Transcript
Dave Asprey (0:00)
If you're going to spend an hour in a spin class under Flores and lights with somebody yelling at you to stand up and sweat versus an hour at Burning man dancing, I'll take the Burning man dancing every single time. And it's probably better for my brain, right?
Dr. Drew Ramsey (0:13)
Someone who doesn't pick up a little ukulele or guitar or sit down on the piano or sing in the car with themselves just think it's like a missed opportunity of a really powerful neuroplastic tool which is using more music in our lives.
Dave Asprey (0:25)
You might think there's something wrong with your brain, and maybe that's because someone wants you to think there is.
Dr. Drew Ramsey (0:31)
Radical truth. We have a mental health epidemic on our hands.
Dave Asprey (0:35)
Studies show that people today are more anxious, more distracted, and more exhausted than ever. And it's not an accident your food hijacked, your neurotransmitters manipulated your mental health. A billion dollar industry that doesn't want you to ask the right questions. Dr. Jude Ramsey has spent decades inside the system and now he's exposing it. The real reason depression rates have doubled and why the standard treatments aren't working. How food, movement and connection can rewire your brain without a prescription. The psychedel pharmaceuticals and brain hacks that actually work and the ones that are pure marketing. This isn't just about mental health. It's about mental sovereignty.
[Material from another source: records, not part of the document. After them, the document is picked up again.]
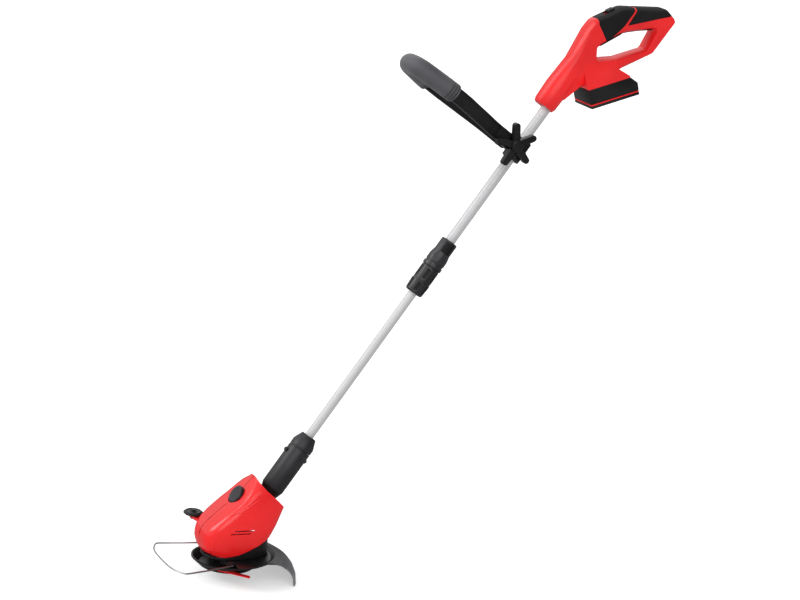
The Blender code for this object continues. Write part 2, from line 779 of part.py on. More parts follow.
def head_cuts(shell, side):
    """Mouth, rear slot, rim, button hole, pin hole, stem hole and the cooling slots of one shell."""
    mouth = plate("mouth_cut", MOUTH_LINE, -0.09, 0.09, SHAFT)
    slot_half = SLEEVE_RADIUS + REAR_SLOT_ROOM
    slot = box("rear_slot", (-REAR_SLOT_FRONT, -slot_half, -REAR_SLOT_DEPTH), (0.090, slot_half, 0.090),
               SHAFT)
    rim = plate("rim_cut", RIM_LINE, -0.09, 0.09, HEAD)
    button_hole = rod("button_hole", BUTTON_RADIUS + RUNNING, 0.0515, 0.080, SHAFT,
                      (0, 0, BUTTON_ALONG), ALONG_X.inverted(), steps=32)
    stem_hole = rod("stem_hole", BUTTON_STEM_RADIUS + RUNNING, 0.020, 0.040, SHAFT,
                    (0, 0, BUTTON_ALONG), ALONG_X.inverted(), steps=20)
    pin_hole = rod("tilt_pin_hole", TILT_PIN_RADIUS + GAP, -TILT_PIN_HALF - GAP,
                   TILT_PIN_HALF + GAP, SHAFT, turn=ALONG_Y, steps=16)
    drum_room = flat_plate("drum_room", drum_plan(GAP), BASE_BOTTOM, BASE_TOP + GAP, HEAD)
    cut(shell, stem_hole, button_hole, slot, mouth, rim, drum_room, pin_hole)
    for k in range(2):
        vent = box(
            "vent_slot",
            (VENT_X - VENT_LENGTH / 2 - 0.008 * k, side * 0.030, VENT_Z - VENT_PITCH * k),
            (VENT_X + VENT_LENGTH / 2 - 0.008 * k, side * 0.060, VENT_Z - VENT_PITCH * k + VENT_WIDTH),
            HEAD,
        )
        cut(shell, vent)


def wheel_arm(shell):
    """Arm on the right shell that carries the edging wheel's axle."""
    top = WHEEL_Z - 0.0010
    low = top - WHEEL_ARM_THICKNESS
    corners = [
        (WHEEL_X - WHEEL_ARM_HALF, WHEEL_Y + WHEEL_ARM_HALF, WHEEL_ARM_HALF - 0.0005),
        (WHEEL_X + WHEEL_ARM_HALF, WHEEL_Y + WHEEL_ARM_HALF, WHEEL_ARM_HALF - 0.0005),
        (WHEEL_X + WHEEL_ARM_HALF + 0.016, WHEEL_Y - 0.0250, 0.0),
        (WHEEL_X - WHEEL_ARM_HALF + 0.010, WHEEL_Y - 0.0320, 0.0),
    ]
    arm = flat_plate("wheel_arm", rounded(corners, 6), low, top, HEAD)
    axle_hole = rod("arm_axle_hole", WHEEL_AXLE_RADIUS + GAP, low - THROUGH, top + THROUGH, HEAD,
                    (WHEEL_X, WHEEL_Y, 0), steps=16)
    join(shell, arm)
    cut(shell, axle_hole)


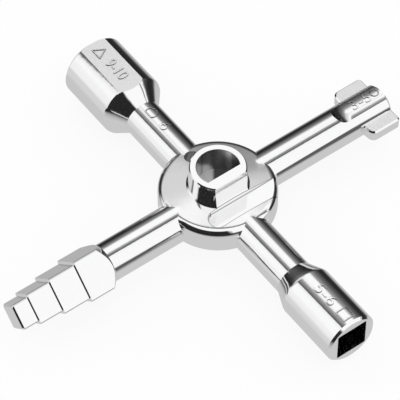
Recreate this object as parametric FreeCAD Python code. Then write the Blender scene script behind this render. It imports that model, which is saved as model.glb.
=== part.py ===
"""Four-way service key, cast in one piece.

Frame: the origin is on the hub axis in the mid plane of the arms. The double-bit arm points to +X,
the stepped square bit to -X, the triangle socket to +Y, the square socket to -Y, and the D-shaped
socket opens to +Z.
"""

import math
import os

import FreeCAD
import Part

V = FreeCAD.Vector

# Shafts of the four arms
SHAFT_D = 7.5
NECK_ROUND = 0.8
CROWN_BLEND = 2.0

# Hub disc with its shallow cone
HUB_D = 22.1
HUB_TOP = 3.45
HUB_UNDER = -2.03
APEX_Z = 4.98
RIM_ROUND = 1.5
UNDER_ROUND = 1.2

# D-shaped socket on the hub
D_KEY_HEIGHT = 6.0
D_BORE_R = 4.1
D_WALL = 1.2
D_FLAT_WALL = 2.0
D_TOP = 9.0
D_DEPTH = 5.7
D_DRAFT = 2.8
D_FLAT_DRAFT = 5.0
D_EDGE = 0.2
D_FOOT_EASE = 0.3

# Level land beside the flat of the D
LAND_Z = 3.45
LAND_FAR_Y = -4.6
LAND_NEAR_Y = -8.1
LAND_LEFT_X = -6.4
LAND_CORNER = 1.6
LAND_SLOPE = 35.0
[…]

Because if you don't own your mind, the world will rent it out. Your thoughts create your reality. So what reality will you choose to build?
Dr. Drew Ramsey (1:19)
I don't need you to exercise for 150 minutes a week to beat clinical depression. I'd like you to go dancing this Friday night because there are some interesting studies looking at movement. All movement is great.
Dave Asprey (1:31)
What does it do to your brain? You're listening to the Human Upgrade with Dave Asprey. Is it true that only crazy people become psychiatrists?
Dr. Drew Ramsey (1:45)
No, I don't think that's necessarily true. I mean, I think by crazy you mean like struggling with their feelings or struggling with, you know, their thoughts. I think to, you know, some extent, usually a lot of us, there are people in your life, in your family, that influence or inspired you. Or based on seeing people struggle with their mental health, that led you into the field. And then I think, Dave, if we're honest, I think, let's just be honest together. Mental health now. And the reason this book is out is that it's something we all have to be thinking about differently. There are a lot of debates. Appreciate some of those debates. A lot of evidence. But some of the simple Stuff about what's eroding our mental health. Not to deny all the cool new stuff. There's a lot of new science in the book, but simple stuff that we're missing. It's a huge problem. It's something that people have to start addressing really today. And so, you know, I think everybody right now, when we think about what are the major symptoms, like what are the major conditions in America, right? Anxiety disorders. 40 million Americans, I think everybody over the past five years has felt more anxiety, fearfulness, insecurity. So we look at, you know, things like mood, like depression in teens. We go from 8% when I finished residency, like 22,004, up to 14% of teens now 1 in 20, or, I'm sorry, now 20%. So 1 in 5. So, you know, there's. There's a lot we need to do to attend to our mental health. But I think to. To your question, all of us in mental health care about people who are struggling with their mental health. They're in a lot of ways our most vulnerable because, you know, when your reality testing is off or when you have psychotic symptoms, or when you can't stop whatever it is, drinking, gambling, porn, it's horrible. And so getting help from somebody who has a sense of that, empathy for that, you know, that's what we in psychiatry are trained to do.